When students went on strike from schools around the world in March, people in power insisted they were out of line. British Prime Minister Theresa May, 62, criticized students for wasting valuable class time, and an Australian education minister warned that children and teachers would be punished for participating in March 15 rallies.
“We hear you. And we don’t care,” Thunberg said in response to the Australian official’s demands. “Your statement belongs in a museum.” (Thunberg has since been nominated for a Nobel Peace Prize.)
That hopeful day of action was ultimately overshadowed by tragedy. In Christchurch, New Zealand, just a few miles from where thousands of students were striking, a gunman opened fire on two mosques, killing 50 people in the worst mass shooting in the nation’s history.
“The young people who took part in the #climatestrike, you gave us hope on a dark day,” the New Zealand chapter of the environmental group Greenpeace wrote in a post to Twitter. School Strike 4 Climate NZ, the organization that coordinated strikes in New Zealand, vowed to continue to build momentum. “The forces of hate and exploitation of people and of the environment cannot be separated ― this is one fight,” the group wrote in a series of posts.
“The youth movement, it will get more radical,” Villaseñor said. “We’ll continue to go outside of the system, because a lot of us realize we can’t change a broken system within the system. We’ll have larger protests.”
The science and scientists are on their side.
Michael Mann, a climate scientist at Pennsylvania State University, told HuffPost that incremental actions won’t be enough to prevent dangerous planetary warming, that it requires a massive international mobilization.
“That’s what I see these kids doing ― creating a groundswell of demand for that mobilization,” Mann wrote in an email. “They speak with a moral clarity and determination that is unmatched by anyone or anything else.”
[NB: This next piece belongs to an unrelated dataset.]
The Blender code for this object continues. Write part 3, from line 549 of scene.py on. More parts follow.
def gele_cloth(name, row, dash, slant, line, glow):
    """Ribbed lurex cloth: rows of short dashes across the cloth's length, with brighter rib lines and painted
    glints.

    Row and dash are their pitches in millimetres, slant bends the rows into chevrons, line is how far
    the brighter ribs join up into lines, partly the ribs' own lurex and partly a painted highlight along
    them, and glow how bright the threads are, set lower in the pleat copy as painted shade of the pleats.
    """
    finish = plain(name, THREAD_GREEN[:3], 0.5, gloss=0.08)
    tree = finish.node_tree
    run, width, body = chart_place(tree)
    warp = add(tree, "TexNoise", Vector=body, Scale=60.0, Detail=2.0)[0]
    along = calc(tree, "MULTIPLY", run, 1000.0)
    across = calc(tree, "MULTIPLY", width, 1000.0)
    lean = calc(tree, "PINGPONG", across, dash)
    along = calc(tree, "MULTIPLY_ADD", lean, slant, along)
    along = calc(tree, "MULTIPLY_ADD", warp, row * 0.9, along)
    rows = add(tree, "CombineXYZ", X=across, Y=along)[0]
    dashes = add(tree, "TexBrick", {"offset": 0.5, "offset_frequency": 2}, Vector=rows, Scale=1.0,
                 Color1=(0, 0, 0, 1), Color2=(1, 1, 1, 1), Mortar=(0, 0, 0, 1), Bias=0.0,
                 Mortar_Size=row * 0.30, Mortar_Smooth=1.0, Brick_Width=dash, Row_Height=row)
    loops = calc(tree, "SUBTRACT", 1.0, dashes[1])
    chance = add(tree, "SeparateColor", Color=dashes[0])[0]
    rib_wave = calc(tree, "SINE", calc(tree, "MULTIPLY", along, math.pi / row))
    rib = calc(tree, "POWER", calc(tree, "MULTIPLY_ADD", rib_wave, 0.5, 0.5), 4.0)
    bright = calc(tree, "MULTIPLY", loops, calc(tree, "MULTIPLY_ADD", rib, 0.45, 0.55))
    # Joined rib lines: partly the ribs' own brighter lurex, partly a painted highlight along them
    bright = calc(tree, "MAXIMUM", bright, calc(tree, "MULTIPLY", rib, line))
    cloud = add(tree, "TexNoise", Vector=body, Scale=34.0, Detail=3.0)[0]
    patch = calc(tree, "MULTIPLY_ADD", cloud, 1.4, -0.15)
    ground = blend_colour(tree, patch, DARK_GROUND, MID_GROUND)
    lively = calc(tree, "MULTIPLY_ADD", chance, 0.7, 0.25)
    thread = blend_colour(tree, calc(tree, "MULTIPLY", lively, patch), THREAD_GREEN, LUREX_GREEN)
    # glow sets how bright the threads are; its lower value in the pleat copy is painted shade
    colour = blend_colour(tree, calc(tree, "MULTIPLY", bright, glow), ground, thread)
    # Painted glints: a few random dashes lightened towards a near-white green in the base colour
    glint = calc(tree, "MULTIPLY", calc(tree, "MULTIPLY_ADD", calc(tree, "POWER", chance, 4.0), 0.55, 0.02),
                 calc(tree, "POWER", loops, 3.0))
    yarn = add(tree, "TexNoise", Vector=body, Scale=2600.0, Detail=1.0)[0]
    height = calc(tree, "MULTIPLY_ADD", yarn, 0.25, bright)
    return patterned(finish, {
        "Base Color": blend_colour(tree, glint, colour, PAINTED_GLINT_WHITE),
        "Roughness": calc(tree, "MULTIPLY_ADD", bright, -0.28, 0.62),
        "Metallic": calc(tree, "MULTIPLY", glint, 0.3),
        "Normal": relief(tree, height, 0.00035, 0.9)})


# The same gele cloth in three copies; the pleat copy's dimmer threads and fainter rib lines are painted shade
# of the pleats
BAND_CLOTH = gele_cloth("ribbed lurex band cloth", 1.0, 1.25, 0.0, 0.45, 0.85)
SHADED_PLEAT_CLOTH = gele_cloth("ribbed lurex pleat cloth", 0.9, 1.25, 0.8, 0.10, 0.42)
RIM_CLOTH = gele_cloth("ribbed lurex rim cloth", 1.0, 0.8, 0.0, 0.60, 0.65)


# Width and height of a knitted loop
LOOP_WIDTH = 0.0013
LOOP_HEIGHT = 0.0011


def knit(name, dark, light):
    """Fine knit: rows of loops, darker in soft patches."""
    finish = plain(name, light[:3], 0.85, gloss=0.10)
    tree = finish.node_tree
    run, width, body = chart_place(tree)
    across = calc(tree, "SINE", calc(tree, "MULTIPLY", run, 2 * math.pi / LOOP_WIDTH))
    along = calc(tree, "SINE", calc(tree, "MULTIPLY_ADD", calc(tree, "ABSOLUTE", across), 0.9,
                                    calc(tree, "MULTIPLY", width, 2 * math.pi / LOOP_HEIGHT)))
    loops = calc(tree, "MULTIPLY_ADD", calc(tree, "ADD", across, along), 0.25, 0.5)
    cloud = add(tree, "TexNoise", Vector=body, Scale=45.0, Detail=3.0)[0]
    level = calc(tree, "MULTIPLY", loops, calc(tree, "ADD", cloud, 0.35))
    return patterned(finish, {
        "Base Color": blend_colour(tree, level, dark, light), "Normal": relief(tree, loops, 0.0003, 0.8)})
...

The Intergovernmental Panel on Climate Change, the leading U.N. consortium of researchers studying anthropogenic planetary warming, issued a dire report in October warning world governments that they have just 12 years to stave off potentially irreversible climate change. Without swift action to overhaul the global economy and rein in carbon emissions, the IPCC said, humans will soon live in a world where coastal cities are inundated by rising seas, oceans are largely devoid of tropical corals, and drought, extreme weather and wildfires wreak havoc. The report pegged the cost of climate-related damages that would result from global warming of 1.5 degrees Celsius above pre-industrial levels at $54 trillion.
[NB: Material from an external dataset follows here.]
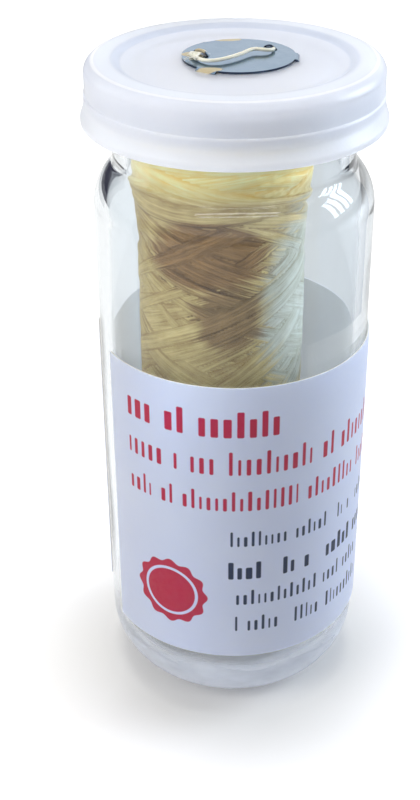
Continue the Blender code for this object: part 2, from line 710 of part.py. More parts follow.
def make_lead(silk):
    """The floss between the bobbin and the cap: it leaves the last turn and rises into the cap's hole."""
    winding, _ = winding_path()
    last = winding[-1] - np.array((BOBBIN_LEAN, 0.0, 0.0))
    onward = winding[-1] - winding[-2]
    onward = onward / np.linalg.norm(onward)
    start = last + onward * STAND_CLEARANCE
    mouth = exit_mouth()
    hole = tail_points()[0] - np.array((0.0, 0.0, SEAT_GAP))
    below = np.array((mouth.x, mouth.y, PANEL_UNDERSIDE - LEAD_PULL))
    points = bezier(start, start + onward * LEAD_PULL, below, hole, LEAD_POINT_COUNT)
    return tube("floss_lead", points, STRAND_DIAMETER, 2, silk)


def tail_points():
    shift_x, shift_y = DISC_SHIFT
    route = [
        (shift_x + x * DISC_RADIUS, shift_y + y * DISC_RADIUS, DISC_TOP + z * TAIL_RISE)
        for x, y, z in TAIL_ROUTE_SHARES
    ]
    return smooth_route(route, TAIL_POINT_COUNT)


def make_tail(silk):
    """The floss on top: out of the exit slit, over the disc and up to the cutter lip."""
    return tube("floss_tail", tail_points(), STRAND_DIAMETER, 2, silk)


def build():
    clear_scene()
    glass = material("clear_glass", (0.93, 0.96, 0.97), 0.03, transmission=1.0, alpha=0.35)
    paper = material("label_paper", (0.74, 0.78, 0.86), 0.55)
    plastic = material("frosted_polyethylene", (0.82, 0.86, 0.92), 0.35, transmission=0.4)
    steel = material("bright_steel", (0.55, 0.62, 0.68), 0.15, metallic=1.0)
    card = material("core_card", (0.72, 0.64, 0.50), 0.85)
    silk = material("waxed_silk", (0.70, 0.62, 0.42), 0.5)
    make_vial(glass)
    make_label(paper)
    make_cap(plastic)
    make_disc(steel)
    make_core(card)
    make_backing(silk)
    make_outer_turns(silk)
    make_lead(silk)
    make_tail(silk)


build()
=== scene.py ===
"""The dressed dental floss dispenser: glass vial, snap cap, cutter disc, label and silk bobbin.

Lengths are millimetres in the shape functions and become metres when a mesh is made. The vial
stands on z = 0 with its axis on Z, and the label's front faces -Y.
"""

import math

import bmesh
import bpy
import numpy as np
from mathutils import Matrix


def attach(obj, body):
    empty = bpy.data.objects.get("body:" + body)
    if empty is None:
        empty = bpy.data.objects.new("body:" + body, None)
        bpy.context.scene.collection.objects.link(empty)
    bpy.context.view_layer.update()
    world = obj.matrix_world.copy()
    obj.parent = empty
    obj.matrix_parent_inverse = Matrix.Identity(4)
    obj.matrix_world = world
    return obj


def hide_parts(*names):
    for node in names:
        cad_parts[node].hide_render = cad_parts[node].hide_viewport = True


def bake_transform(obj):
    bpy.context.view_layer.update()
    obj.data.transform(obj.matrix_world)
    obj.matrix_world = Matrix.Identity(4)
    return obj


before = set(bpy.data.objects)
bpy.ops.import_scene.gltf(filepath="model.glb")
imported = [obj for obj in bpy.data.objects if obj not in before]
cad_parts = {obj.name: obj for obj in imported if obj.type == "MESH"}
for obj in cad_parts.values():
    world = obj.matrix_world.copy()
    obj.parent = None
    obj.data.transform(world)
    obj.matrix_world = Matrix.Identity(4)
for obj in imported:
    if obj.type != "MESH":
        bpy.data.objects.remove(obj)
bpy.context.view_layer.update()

MM = 0.001

# Vial
VIAL_RADIUS = 11.0
VIAL_WALL = 1.0
VIAL_HEIGHT = 54.2
VIAL_FLOOR = 1.6
HEEL_RADIUS = 5.3
PUSH_UP_RADIUS = 4.4
PUSH_UP_DEPTH = 0.5
SHOULDER_RADIUS = 4.6
SHOULDER_FILLET = 1.0
NECK_RADIUS = 9.4
NECK_BASE = 48.2
RIM_RADIUS = 10.0
RIM_HEIGHT = 1.9
RIM_EDGE = 0.6
BORE_EDGE = 0.4
HAZE_BASE = 4.0
HAZE_TOP = 9.0
HAZE_DRIFT = 3.0

# Cap
CAP_BASE = 51.0
CAP_TOP = 55.7
PANEL_TOP = 55.4
PANEL_UNDERSIDE = 54.4
GROOVE_TOP = 54.5
GROOVE_RADIUS = 10.4
SKIRT_RADIUS = 11.3
SKIRT_BASE = 53.35
LEDGE_RADIUS = 11.38
FLARE_TOP = 52.57
FLARE_BASE = 51.47
FLARE_RADIUS = 11.7
FLARE_BEND = 1.4
LIP_WALL = 0.85
LIP_EDGE = 0.2
LIP_INNER_EDGE = 0.15
CREST_EDGE = 0.9
RECESS_RADIUS = 8.6
RECESS_EASE = 0.6
BEAD_RADIUS = 10.1
BEAD_LEAD = 0.7
BEAD_HEIGHT = 0.3
GROOVE_EDGE = 0.3
GROOVE_CORNER = 0.2
PLUG_RADIUS = 8.1
PLUG_BASE = 51.4
PLUG_WALL = 0.8
PLUG_TAPER = 0.25
PLUG_TAPER_RISE = 1.0
PLUG_EDGE = 0.25
PLUG_INNER_EDGE = 0.15
PANEL_FILLET = 0.3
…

It was a wake-up call that galvanized young people. And this month, thousands of scientists signed onto a letter, posted in Science magazine, in support of the youth protests. The authors wrote that the activists’ “concerns are justified and supported by the best available science” and that “without bold and focused action, their future is in critical danger.”
Katharine Hayhoe, director of the Climate Science Center at Texas Tech University and a co-author of the letter, said the movement is “an important inflection point that has changed the dialogue.” Youth are passionate, honest and “bring much-needed energy, urgency and hope to the conversation,” she said.
As Hayhoe sees it, the shift started with the landmark lawsuit that 21 children and young adults from around the country brought against the United States. The complaint, filed by the nonprofit Our Children’s Trust, asserts that the federal government is violating the youth plaintiffs’ constitutional rights to life, liberty and property by promoting fossil fuel production and failing to take action on climate change.
“It’s very much that same spirit that motivates the climate strikes, that this is our world and the choices you are making we do not agree with,” Hayhoe said. “And we are the ones who have to pay for your choices, and that is not fair.”
Originally filed in 2015 against the Obama administration, the lawsuit, called Juliana v. U.S., now targets the Trump administration, which has worked hard to derail U.S. actions to combat climate change. Plaintiff Vic Barrett, a 20-year-old first-generation Honduran American from White Plains, New York, joined the lawsuit as a way to fight for climate justice at a time when she was still too young to vote. It has been amazing to watch the engagement of young people explode over the last year. It’s the sort of moment that she’s been waiting to see since she got into activism at age 14.
After being thrust into the national spotlight, climate change looks poised to be a major issue in the 2020 election. A recent poll found that 84% of likely Democratic voters in five early primary states ranked addressing the climate crisis as “essential” or “very important.”
All Senate Democrats running for the White House are co-sponsors of the Green New Deal. Sen. Elizabeth Warren (D-Mass.) unveiled Monday an ambitious policy proposal to protect public lands that includes a ban on new oil and gas leases on federal lands and in U.S. waters. That same day, Sen. Bernie Sanders (I-Vt.) released his own climate platform, which calls for a ban on fracking, new fossil fuel infrastructure, and oil, gas and coal leases on federal land, as well as stopping all exports of fossil fuels.
It’s these sort of ambitious initiatives that groups like Sunrise Movement, the youth-led climate advocacy group that stormed Democratic leaders’ offices last year to garner support for the Green New Deal, expect from political candidates. On Thursday, Sunrise launched its Road to a Green New Deal Tour, an eight-stop speaking event to boost support for the already wildly popular climate policy. The tour includes stops in several states, including Michigan, Louisiana and Kentucky.
With scientists making it clear that there is little time to act, Sunrise is focused on holding all politicians’ “feet to the fire,” said Stephen O’Hanlon, the group’s 23-year-old co-founder.
“It’s no longer acceptable for politicians who say they want to take action on climate change to just acknowledge the science and propose piecemeal solutions,” O’Hanlon said. “If they want to be taken seriously by our generation, they need to back solutions that actually take action.”